# P.S.N.C. Santander and others.



## robin (Jun 23, 2005)

Any Crew Members from last passenger voyage round Africa on Warwick Castle in the 1960s. Also Beechmore, Amazon& Santander.
I was a 'Chippy' on them and would like to hear from anyone who sailed on them around my time.
Regards,
Robin.


----------



## laurie65 (Jun 1, 2008)

Robin. A good mate of mine sailed on the SANTANDER. in the eary 1960s his name was KEN BARTLETT he at the time was on board has S,O,S, he used to tell sum good yarns about that ship. after his time in the M.N. he went back deep sea fishing out of HULL.


----------



## howard james (Jul 21, 2008)

were can i get photo of PSNC Santander?


----------



## howard james (Jul 21, 2008)

Were can i get photo of PSNC SANTANDER FOR OLD CREW MEMBER?


----------



## Cutsplice (May 23, 2008)

Sailed on the Salaverry 1964, Sarmiento 1966, cant recall the chippies names was to busy trying to keep my stomoch from sticking to my backbone especially during night watches to take note of much else, but the ports were great.


----------



## bob francis (Sep 27, 2007)

sailed on the sarmiento and arlamza 1966 to 1968


----------



## Kenny MacRitchie (Oct 25, 2011)

howard james said:


> Were can i get photo of PSNC SANTANDER FOR OLD CREW MEMBER?

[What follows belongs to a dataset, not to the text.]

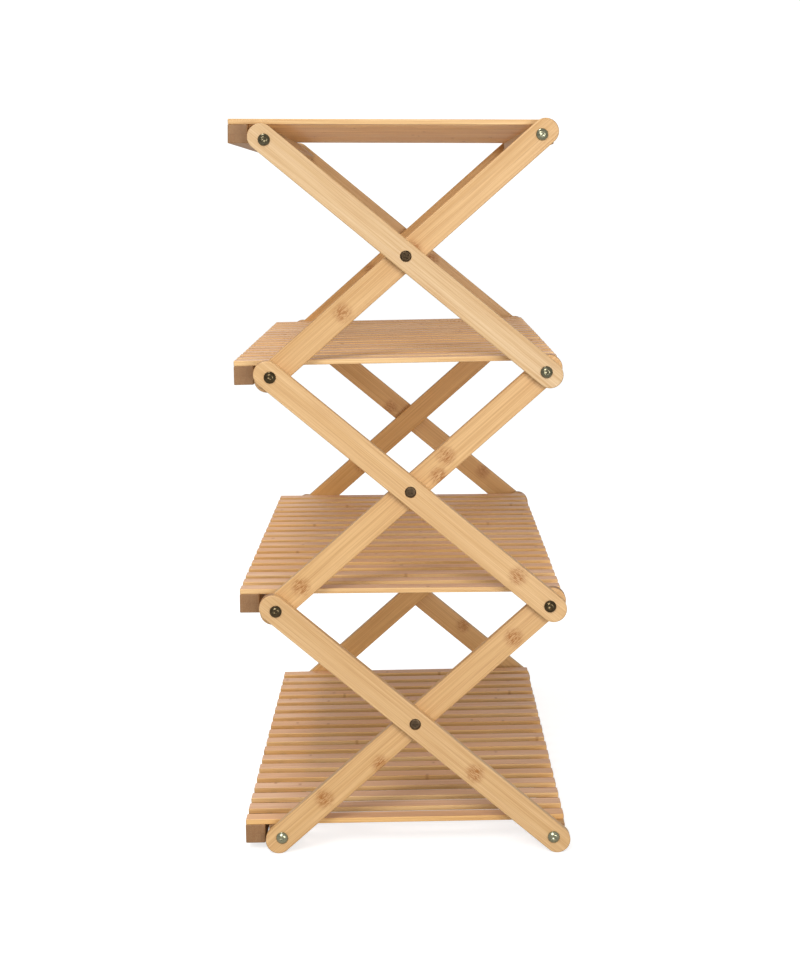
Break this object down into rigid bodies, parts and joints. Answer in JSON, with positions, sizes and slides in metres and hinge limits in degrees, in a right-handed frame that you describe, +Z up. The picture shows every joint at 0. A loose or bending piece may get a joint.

> Hi you can get a photo of mv Santander on Ships Nostalgia's Gallery cargo ships Kenny MacRitchie
> 
> 
> > (==D)


----------



## Ron Stringer (Mar 15, 2005)

howard james said:


> Were can i get photo of PSNC SANTANDER FOR OLD CREW MEMBER?


http://www.shipsnostalgia.com/gallery/showphoto.php/photo/175194/title/santander/cat/510


----------



## gunneranne (Dec 30, 2021)

I sailed to Callao from UK Age 3 on PSNC Santander. Am looking for passenger lists for the trip. Any help out there?


----------